If the Initial Load involves projections having large datasets, is suggested to only restart the base projection, i.e. the projection that is the root of your single view aggregation (see Glossary).

Then, from your Kafka instance, you should reset the offsets of pr-update topics to the last messages sent by the Initial Load procedure.

Finally, to generate the single view documents, you can restart the Curated stage and let the underlying Single View Creator compute the aggregation of single view documents from the trigger messages generated from the previous stage.

Full Refresh

In Fast Data, Full Refresh operations are made to regenerate the documents of a whole single view collection.

Overview

The operation is carried out within the Fast Data Architecture, to let the Single View Creator (SVC) performing the aggregation of all the documents of a Single View collection.

Scenarios

This operation may be needed to make the single view aggregation consistent with the source system when:

  • fields have been added/removed to/from a projection after the Initial Load and needs to be added/removed into/from the Single View;
  • there has been some disalignment in the single view generation process, due to either infrastractural problems or misconfigurations.

Best Practices

Before refreshing a single view collection, be sure that strategies have been disabled: this is to ensure that projections are not changing while the refresh operation is taking place, which benefits also the memory usage of your database infrastructure.

Below you can find the instructions to setup your runtime based on the Fast Data architecture you have deployed.

To do so, you can either use Runtime Management or setting to zero the replicas of the Single View Trigger Generator (SVTG) linked to the single view that needs to be re-generated.

tip

If the full refresh operation will target a large number of single view documents, consider increasing the replicas of your Single View Creator (SVC) to speed up the aggregation process.

Using Runtime Management

With Runtime Management, is possible to manage Full Refresh operations without altering your project configuration.

From the Control Plane frontend, you have to check in the Single View pipelines that the Collected stage is in a Paused State, while the Curated Stage must be in a Running State.

Then, to refresh a single view collection, either projection changes or trigger messages must be generated manually.

Below, you can find some useful Node.js scripts that can be used a starting point to write your refresh logic.

This script will generate trigger messages based on their specification.

First, create a blank project and install the following dependencies:

npm init -y
npm i mongodb kafkajs ramda

Then, place the following script to your newly created project and replace the different placeholders accordingly to your needs.

index.js
const { MongoClient } = require('mongodb')
const { pick } = require('ramda')
const { Kafka, CompressionTypes, CompressionCodecs } = require('kafkajs')

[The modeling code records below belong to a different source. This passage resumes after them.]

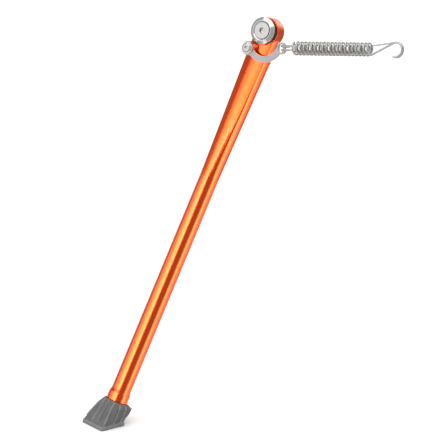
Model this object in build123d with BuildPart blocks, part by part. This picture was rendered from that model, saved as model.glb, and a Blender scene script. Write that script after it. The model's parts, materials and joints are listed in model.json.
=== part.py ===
from build123d import *
from math import acos, atan2, cos, degrees, radians, sin, sqrt
import os

# Self-retracting motorcycle side stand, standing deployed with its sole on level ground.
# Millimetres. Origin: centre of the pivot, on the axis of the round bar. +Z up, +X towards the rear
# wheel, -Y outboard, away from the motorcycle. The pivot axis rises outboard, so the leg splays.

os.makedirs("parts", exist_ok=True)

# ---------------------------------------------------------------- driving dimensions
axis_tilt = 22.0          # rise of the pivot axis, outboard, in degrees
leg_angle = 258.0         # leg in the swing plane, degrees anticlockwise from rearward
ground_distance = 408.6   # pivot to ground along the leg axis

bar_radius = 9.6
collar_radius = 10.7
collar_start = 376.0      # distances along the leg, from the pivot
collar_end = 384.6
collar_flare = 5.0
spigot_radius = 6.0
spigot_length = 9.0
flare_sagitta = 0.4
collar_edge = 0.8
foot_screw_radius = 3.0
foot_thread_depth = 16.0
dowel_offset = 8.3        # outboard of the leg axis
dowel_radius = 1.5
dowel_length = 12.0
clearance = 0.25

eye_radius = 13.6
eye_front = 7.5           # heights along the pivot axis, positive outboard
eye_back = -4.2
bush_radius = 9.5
running_gap = 0.05
eye_edge = 0.6
bore_edge = 0.7

blade_sections = 5
blade_start = 34.0        # end of the parallel neck
blade_end = 150.0         # start of the round bar
neck_half_width = 13.2    # at the pivot
blade_half_width = 12.4   # at blade_start
blade_half_depth = 8.6
blade_corner = (10.8, 6.3)
crease_angle = 42.0       # where the creases die out on the bar, degrees from the pivot axis
crease_spread = 12.0      # half the angle that the crease has widened to there
crease_trace = 0.01       # height it still has there
crease_radius = 0.7

recess_radius = 29.0      # clearance for the frame lug, at the back of the eye
recess_floor = -2.4

anchor_down = 21.0        # spring link pivot on the leg, along the leg
anchor_side = -7.0        # and across it
anchor_seat = 6.5         # height of its spot face
anchor_bore = 2.5
seat_gap = 0.2

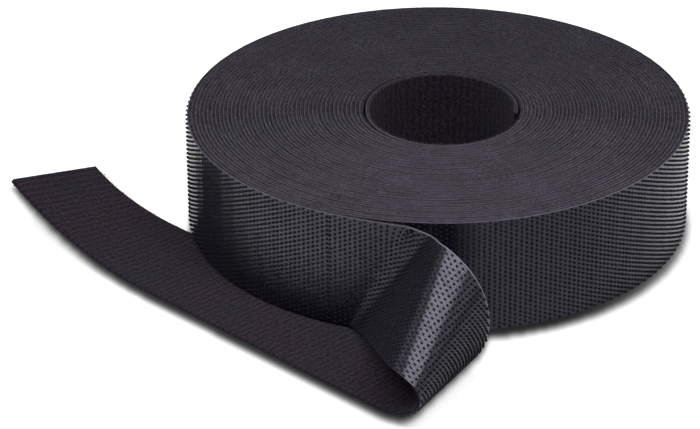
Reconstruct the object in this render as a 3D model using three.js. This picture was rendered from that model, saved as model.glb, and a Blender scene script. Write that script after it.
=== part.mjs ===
// A roll of back-to-back hook and loop tape, wound on itself without a core.
// Its outer end leaves the roll, folds over and runs back past the roll's side.
// The roll leans a little, because its rim lies on that returning end.
// Millimetres, +Z up; the origin is the middle of the footprint.
import * as THREE from 'three';

// Tape: two layers bonded back to back
const tapeWidth = 25;
const hookLayer = 0.5;
const loopLayer = 0.6;
const bondLine = 0.3;

// Roll: hooks outward, loops inward, wound counter-clockwise seen from above
const rollRadius = 54.5;
const boreRadius = 16.2;
const turnGap = 0.41;
const stepsPerTurn = 24;
const leavingAngle = THREE.MathUtils.degToRad(-116);

// Lean: how far the roll's axis tips, and the side of the roll that the tape holds up
const leanAngle = THREE.MathUtils.degToRad(1.2);
const leanSide = THREE.MathUtils.degToRad(-140);

// Free end: stretches from the roll outward, lengths as shares of the tape's width; curl is the
// bend in degrees, plus with the hooks outside, and slant is how far the bend lines run
// forward along the tape for each millimetre across it
const freeEndShares = [
  { place: 'along the side of the roll', length: 0.4, curl: 7.5, slant: 0.26 },
  { place: 'turning away from the roll', length: 0.3, curl: -61.5, slant: 0.74 },
  { place: 'slack', length: 0.54, curl: -8, slant: 0.19 },
  { place: 'up to the crease', length: 0.22, curl: 0.5, slant: -0.3 },
  { place: 'over the top of the fold', length: 0.5, curl: 115, slant: -0.56 },
  { place: 'under the fold', length: 0.9, curl: 102.5, slant: 0.28 },
  { place: 'starting back', length: 1.14, curl: 1, slant: 0.37 },
  { place: 'past the roll', length: 1.88, curl: 0, slant: 1.01 },
  { place: 'lifting to the cut end', length: 1.44, curl: 23.5, slant: 0.6 },
];
const blendShare = 0.1;
const endClearance = 0.3;

// Fineness of the free end: longest step, largest turn of a step in degrees, and parts of a step
const stepLengthShare = 0.16;
const stepTurn = 9;
const subSteps = 4;

// Winding: how many turns fit, and how far each lies outside the one before
const laminate = loopLayer + bondLine + hookLayer;
const innerBondRadius = boreRadius + loopLayer + bondLine / 2;
const outerBondRadius = rollRadius - hookLayer - bondLine / 2;
const windingDepth = outerBondRadius - innerBondRadius;
const turns = Math.floor(windingDepth / (laminate + turnGap));
const pitch = windingDepth / turns;

// Each layer lies between two offsets from the bond line, along the hook side's normal
const hookFaces = { inner: bondLine / 2, outer: bondLine / 2 + hookLayer };
const loopFaces = { inner: -bondLine / 2 - loopLayer, outer: -bondLine / 2 };

// A station is one section of the tape along a bend line: the middle of its bond line, the
// directions along and square across the tape there, the bend line's slant and the run so far
function station(middle, along, across, slant, run) {
  return { middle, along, across, slant, run };
}

function windingStations() {
  const stations = [];
  const up = new THREE.Vector3(0, 0, 1);
  const steps = turns * stepsPerTurn;
  let run = 0;
  for (let step = 0; step <= steps; step++) {
    const turn = step / stepsPerTurn;
    const angle = leavingAngle + 2 * Math.PI * (turn - turns);
    const radius = innerBondRadius + pitch * turn;
    const middle = new THREE.Vector3(radius * Math.cos(angle), radius * Math.sin(angle), tapeWidth / 2);
    const along = new THREE.Vector3(-Math.sin(angle), Math.cos(angle), 0);
    if (step > 0) run += middle.distanceTo(stations[step - 1].middle);
    stations.push(station(middle, along, up, 0, run));
  }
  return stations;
}

// The stretches with their places along the free end, in millimetres
function measuredStretches() {
  let end = 0;
  const stretches = freeEndShares.map((entry) => {
    const size = entry.length * tapeWidth;
    const start = end;
    end += size;
    const steps = Math.round(Math.max(entry.length / stepLengthShare, Math.abs(entry.curl) / stepTurn));
    return { ...entry, size, start, end, steps };
  });
  return { stretches, whole: end };
}

// Bend per millimetre at a distance along the free end, blended from stretch to stretch
function curlAt(run, stretches) {
  const blend = blendShare * tapeWidth;
  let curl = 0;
  for (const [index, stretch] of stretches.entries()) {
    const begun = index === 0 ? 1 : Math.tanh((run - stretch.start) / blend);
    const over = index === stretches.length - 1 ? -1 : Math.tanh((run - stretch.end) / blend);
    curl += THREE.MathUtils.degToRad(stretch.curl) / stretch.size * (begun - over) / 2;
  }
  return curl;
}

// The slant passes evenly from the middle of one stretch to the middle of the next, and the
// bend lines lie square across at both ends
function slantAt(run, stretches, whole) {
  const knots = stretches.map((stretch) => ({ at: (stretch.start + stretch.end) / 2, slant: stretch.slant }));
  knots.unshift({ at: 0, slant: 0 });
  knots.push({ at: whole, slant: 0 });
  const next = Math.max(1, knots.findIndex((knot) => knot.at >= run));
  const [from, to] = [knots[next - 1], knots[next]];
  return THREE.MathUtils.mapLinear(run, from.at, to.at, from.slant, to.slant);
}

// The free end carries on from the winding's last section. It bends only, without stretching:
// each short part turns about its bend line.
function freeEndStations(last) {
  const { stretches, whole } = measuredStretches();
  const along = last.along.clone();
  const across = last.across.clone();
  const middle = last.middle.clone().addScaledVector(along, endClearance);
  const stations = [];
  const addStation = (run) => {
    const slant = slantAt(run, stretches, whole);
    stations.push(station(middle.clone(), along.clone(), across.clone(), slant, last.run + endClearance + run));
  };
  for (const stretch of stretches) {
    const subLength = stretch.size / (stretch.steps * subSteps);
    for (let sub = 0; sub < stretch.steps * subSteps; sub++) {
      const run = stretch.start + sub * subLength;
      if (sub % subSteps === 0) addStation(run);
      const halfway = run + subLength / 2;
      const bendLine = across.clone().addScaledVector(along, slantAt(halfway, stretches, whole));
      const angle = curlAt(halfway, stretches) * subLength * bendLine.length();
      bendLine.normalize();
      middle.addScaledVector(along, subLength / 2);
      along.applyAxisAngle(bendLine, angle).normalize();
      across.applyAxisAngle(bendLine, angle).normalize();
      middle.addScaledVector(along, subLength / 2);
    }
  }
  addStation(whole);
  return stations;
}

// A point of the tape: at a place across the width (-1 lower edge, 1 upper edge) along the bend
// line, and an offset from the bond line toward the hook side
function tapePoint(at, edge, offset) {
  const reach = edge * tapeWidth / 2;
  const hookSide = new THREE.Vector3().crossVectors(at.along, at.across);
  const point = at.middle.clone().addScaledVector(at.across, reach);
  return point.addScaledVector(at.along, reach * at.slant).addScaledVector(hookSide, offset);
}

// One layer of the tape as a closed ribbon of four-cornered sections
function ribbonGeometry(stations, faces) {
  const corners = [[-1, faces.inner], [-1, faces.outer], [1, faces.outer], [1, faces.inner]];
  const positions = [];
  for (const at of stations) {
    for (const [edge, offset] of corners) positions.push(...tapePoint(at, edge, offset).toArray());
  }
  const sides = corners.length;
  const indices = [];
  for (let step = 0; step + 1 < stations.length; step++) {
    for (let side = 0; side < sides; side++) {
      const a = step * sides + side;
      const b = step * sides + (side + 1) % sides;
      // The hook and loop faces share one diagonal, so that the layers stay parallel round the fold
      if (side === sides - 1) indices.push(a, b + sides, b, a, a + sides, b + sides);
      else indices.push(a, a + sides, b, b, a + sides, b + sides);
    }
  }
  const end = (stations.length - 1) * sides;
  indices.push(0, 1, 2, 0, 2, 3);
  indices.push(end, end + 2, end + 1, end, end + 3, end + 2);
  const geometry = new THREE.BufferGeometry();
  geometry.setAttribute('position', new THREE.Float32BufferAttribute(positions, 3));
  geometry.setIndex(indices);
  geometry.computeVertexNormals();
  return geometry;
}

// Least gap of the tape to itself, from points on its faces and halfway between sections;
// two points are compared where more than half of the innermost turn lies between them
function leastGap(stations, faces) {
  const halfTurn = Math.PI * boreRadius;
  const rows = [];
  const edges = [-1, 0, 1];
  for (let step = 0; step < stations.length; step++) {
    const at = stations[step];
    const points = edges.flatMap((edge) => [tapePoint(at, edge, faces.inner), tapePoint(at, edge, faces.outer)]);
    rows.push({ run: at.run, points });
    if (step + 1 === stations.length) continue;
    const next = stations[step + 1];
    const nextPoints = edges.flatMap((edge) => [tapePoint(next, edge, faces.inner), tapePoint(next, edge, faces.outer)]);
    rows.push({ run: (at.run + next.run) / 2, points: points.map((point, i) => point.clone().lerp(nextPoints[i], 0.5)) });
  }
  let least = Infinity;
  for (let i = 0; i < rows.length; i++) {
    for (let j = i + 1; j < rows.length; j++) {
      if (rows[j].run - rows[i].run < halfTurn) continue;
      for (const p of rows[i].points) {
        for (const q of rows[j].points) least = Math.min(least, p.distanceToSquared(q));
      }
    }
  }
  return Math.sqrt(least);
}

const hookFilm = new THREE.MeshStandardMaterial({ name: 'hook_film', color: '#3b393f', roughness: 0.38, metalness: 0 });
const loopPile = new THREE.MeshStandardMaterial({ name: 'loop_pile', color: '#2b282e', roughness: 0.95, metalness: 0 });

function layerMesh(name, stations, faces, material) {
  const mesh = new THREE.Mesh(ribbonGeometry(stations, faces), material);
  mesh.name = name;
  return mesh;
}

const winding = windingStations();
const freeEnd = freeEndStations(winding.at(-1));
const wholeTape = [...winding, ...freeEnd];

const roll = new THREE.Group();
roll.add(layerMesh('hook_winding', winding, hookFaces, hookFilm));
roll.add(layerMesh('loop_winding', winding, loopFaces, loopPile));
roll.add(layerMesh('hook_free_end', freeEnd, hookFaces, hookFilm));
roll.add(layerMesh('loop_free_end', freeEnd, loopFaces, loopPile));

// The raised side turns up about the level line square to it
const leanAxis = new THREE.Vector3(Math.sin(leanSide), -Math.cos(leanSide), 0);
roll.quaternion.setFromAxisAngle(leanAxis, leanAngle);

// The origin is the middle of the footprint, on the surface that the roll stands on
const box = new THREE.Box3().setFromObject(roll, true);
const centre = box.getCenter(new THREE.Vector3());
roll.position.set(-centre.x, -centre.y, -box.min.z);

console.log(`${turns} turns, ${pitch.toFixed(3)} mm apart; tape ${(wholeTape.at(-1).run / 1000).toFixed(2)} m long`);
console.log(`least gap of the hook layer to itself ${leastGap(wholeTape, hookFaces).toFixed(3)} mm`);
console.log(`least gap of the loop layer to itself ${leastGap(wholeTape, loopFaces).toFixed(3)} mm`);
const bothFaces = { inner: loopFaces.inner, outer: hookFaces.outer };
console.log(`least gap of the tape to itself ${leastGap(wholeTape, bothFaces).toFixed(3)} mm`);

export default roll;
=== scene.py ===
"""A coreless roll of back-to-back hook and loop tape, its free end folded over beside it.

Lengths are in metres in the row frame: +Z up, the origin in the middle of the footprint.
"""
import math
import bpy
import numpy as np
from bpy.props import FloatProperty, FloatVectorProperty, IntProperty, PointerProperty
from mathutils import Matrix, Vector


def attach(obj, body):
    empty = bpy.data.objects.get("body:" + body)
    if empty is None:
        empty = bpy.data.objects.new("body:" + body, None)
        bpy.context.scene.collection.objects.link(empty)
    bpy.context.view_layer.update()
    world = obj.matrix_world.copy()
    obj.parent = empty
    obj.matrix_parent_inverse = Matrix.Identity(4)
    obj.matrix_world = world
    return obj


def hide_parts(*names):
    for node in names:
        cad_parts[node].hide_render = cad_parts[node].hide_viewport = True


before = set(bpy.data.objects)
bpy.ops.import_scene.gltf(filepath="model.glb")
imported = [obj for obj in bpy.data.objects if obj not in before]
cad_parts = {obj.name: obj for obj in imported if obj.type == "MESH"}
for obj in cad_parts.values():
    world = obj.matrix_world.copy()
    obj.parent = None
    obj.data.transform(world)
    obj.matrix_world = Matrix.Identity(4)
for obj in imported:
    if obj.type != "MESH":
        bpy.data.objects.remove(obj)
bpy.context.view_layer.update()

bl_info = {
    "name": "Hook and Loop Tape Roll",
    "version": (1, 0, 0),
    "blender": (4, 5, 0),
    "location": "View3D > Sidebar > Tape Roll",
    "description": "Builds a wound roll of hook and loop tape with a folded free end",
    "category": "Add Mesh",
}

MM = 0.001
SEED = 7

# The roll leans on its own tape: the turn of its axis, and where the axis meets its lower edges
LEAN_SIDE = math.radians(-140)
LEAN = Matrix.Rotation(math.radians(1.2), 4, (math.sin(LEAN_SIDE), -math.cos(LEAN_SIDE), 0))
ROLL_PLACE = Matrix.Translation(Vector((19.3028, 19.4085, 1.2106)) * MM) @ LEAN

# Free end, from the roll outward: length as a share of the tape's width, curl in degrees (plus
# with the hooks outside) and slant, how far a bend line runs forward for each unit across
FREE_END = [
    (0.4, 7.5, 0.26),  # along the side of the roll
    (0.3, -61.5, 0.74),  # turning away from the roll
    (0.54, -8, 0.19),  # slack
    (0.22, 0.5, -0.3),  # up to the crease
    (0.5, 115, -0.56),  # over the top of the fold
    (0.9, 102.5, 0.28),  # under the fold
    (1.14, 1, 0.37),  # starting back
    (1.88, 0, 1.01),  # past the roll
    (1.44, 23.5, 0.6),  # lifting to the cut end
]
BLEND_SHARE = 0.1
# Sharper bends that leave the rest of the free end in place: middle and length in millimetres
# along it, and curl in degrees
CREASES = [
    (7.4, 4.4, 6.3966),
    (10.7433, 1.3, -13.4008),
    (14.2, 5.0, 4.7774),
    (20.5, 4.0, 3.0843),
    (23.0, 5.0, 0.76),
    (25.5, 3.5, -1.6492),
    (28.6, 0.6, 24.0),
    (29.35, 0.6, -24.0),
    (34.0, 3.0, 0.045),
]
# How the bend lines' slant differs there: middle, reach and slant
CREASE_SLANTS = [
    (8.0, 3.0, -0.0875),
    (13.0, 3.0, -0.0212),
    (18.0, 3.5, 0.0887),
    (24.0, 4.0, 0.0042),
    (29.0, 4.0, -0.1),
]
BELL = 1.128  # height of a crease's bell curve, so that the bends add up to its curl

# Faces of the tape in the CAD solids, from the line where its layers are bonded
HOOK_DEPTH = 0.65 * MM
LOOP_DEPTH = 0.75 * MM
PILE_INSET = 0.14 * MM  # from the film's cut edges
PILE_BEVEL = 0.14 * MM

# Fineness: sections in a turn, and length between sections of the free end
TURN_STEPS = 72
FREE_STEP = 0.25 * MM

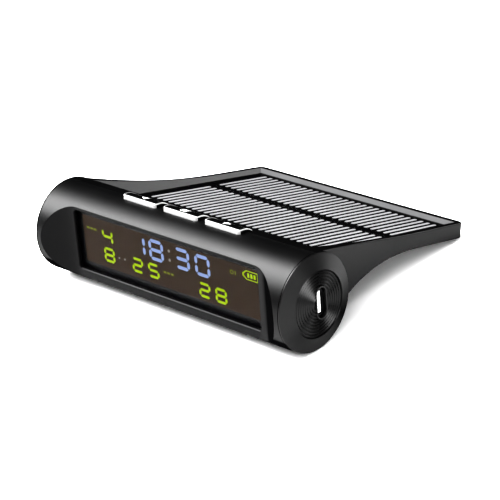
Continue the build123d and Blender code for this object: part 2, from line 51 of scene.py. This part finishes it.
# ---- the frame's own places ----
NODE_SLOT = {part["node"]: part["material_slot"] for part in frame["record"]["subparts"]}
AXIS = (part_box("end_cap_right")[0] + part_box("end_cap_right")[1]) / 2     # a point on the barrel's axis
FACE_TILT = math.radians(-3)
KEY_TILT = math.radians(-10)
PANEL_TILT = math.radians(-15)


def tilted(angle):
    """Matrix of a frame that shares the barrel's axis and is tilted about it."""
    return Matrix.Translation((0, AXIS.y, AXIS.z)) @ Matrix.Rotation(angle, 4, "X")


FACE = tilted(FACE_TILT)
KEY = tilted(KEY_TILT)
PANEL = tilted(PANEL_TILT)


# ---------------------------------------------------------------- materials
NOISE_ROUGHNESS = 0.55
MOULDING_CLOUDS = 60          # scale of the slow drift in a moulding's colour and gloss
CLEAR_CLOUDS = 40
LIT_CLOUDS = 900
METAL_STREAKS = 900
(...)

const fs = require('fs/promises')

function getTriggerMessage({
projection,
singleViewIdentifier,
singleViewName,
clientId,
operationTimestamp,
}) {
return {
key: singleViewIdentifier,
value: {
type: "aggregation",
singleViewName,
singleViewIdentifier,
change: {
data: projection.document,
projectionIdentifier: projection.identifier,
projectionName: projection.name
}
__internal__kafkaInfo: {
...projection.document.__internal__kafkaInfo,
// metadata used to understand that trigger message has been
// generated by a local full refresh
timestamp: operationTimestamp,
topic: clientId,
}
},
headers: {
messageSchema: {
type: 'sv-trigger',
version: 'v1.0.0',
}
}
}
}

async function main(projectionName, triggerTopic, singleViewName, batchSize = 500) {
const mongoClient = new MongoClient(/** db connection stringstring */)
const interval = setInterval(() => console.log(`Updated ${counter} docs`), 5000)

const operationTimestamp = new Date()
const clientId = `${process.env.USER}.local.trigger-generator`

let counter = 0
const kafka = new Kafka({
brokers: [/** ... put here your kafka brokers ... */],
clientId,
// SSL Configuration
ssl: true,
sasl: {
/** replace with your authentication mechanism */
},
})

const producer = kafka.producer()

try {
await producer.connect()
await mongoClient.connect()
const db = mongoClient.db()

const collection = db.collection(projectionName)

const indexes = await collection.indexes()
const primaryKeyIndex = indexes.find(index => index.name === 'mia_primary_key_index')
const primaryKeys = Object.keys(primaryKeyIndex.key)
// we check that the collection is a projection
if(!primaryKeyIndex) {
throw new Error('no pk index found for projection.')
}

const messages = []
// by sorting with the _id field, is possible to restart generation using
// the skip parameter of mongodb
const cursor = collection.find({}).sort({_id: -1})

const getSingleViewIdentifier = (document) => {
/** here you write the logic to obtain the identifier from base projection document */
return {
// ...
}
}
for await(document of cursor) {
const message = getTriggerMessage({
projection: {
document,
identifier: pick(projection.primaryKeys, projection.doc),
name: projectionName
},
singleViewIdentifier: getSingleViewIdentifier(document),
singleViewName,
operationTimestamp,
clientId,
})
messages.push({
key: JSON.stringify(message.key),
value: JSON.stringify(message.value),
headers: JSON.stringify(message.headers)
})
// sends batch equals to batchSize
if (messages.length === batchSize) {
await Promise.resolve(producer.send({
topic: triggerTopic,
messages,
// if many messages are involved, consider using GZIP compression
// compression: CompressionTypes.GZIP
}))
counter += batchSize
// reset messages count
messages.splice(0, messages.length)
}
}

await Promise.resolve(producer.send({
topic,
messages,
}))
counter += messages.length
console.log(`Updated ${counter} docs. End.`)
} catch(err) {
console.error('received error from generation: ', err)
} finally {
console.log('closing connections')
clearInterval(interval)
await mongoClient.close()
await producer.disconnect()
}
}

main('base-projection-name', 'trigger-topic-name', 'single-view-name')

Finally, you can launch the script from your command line terminal.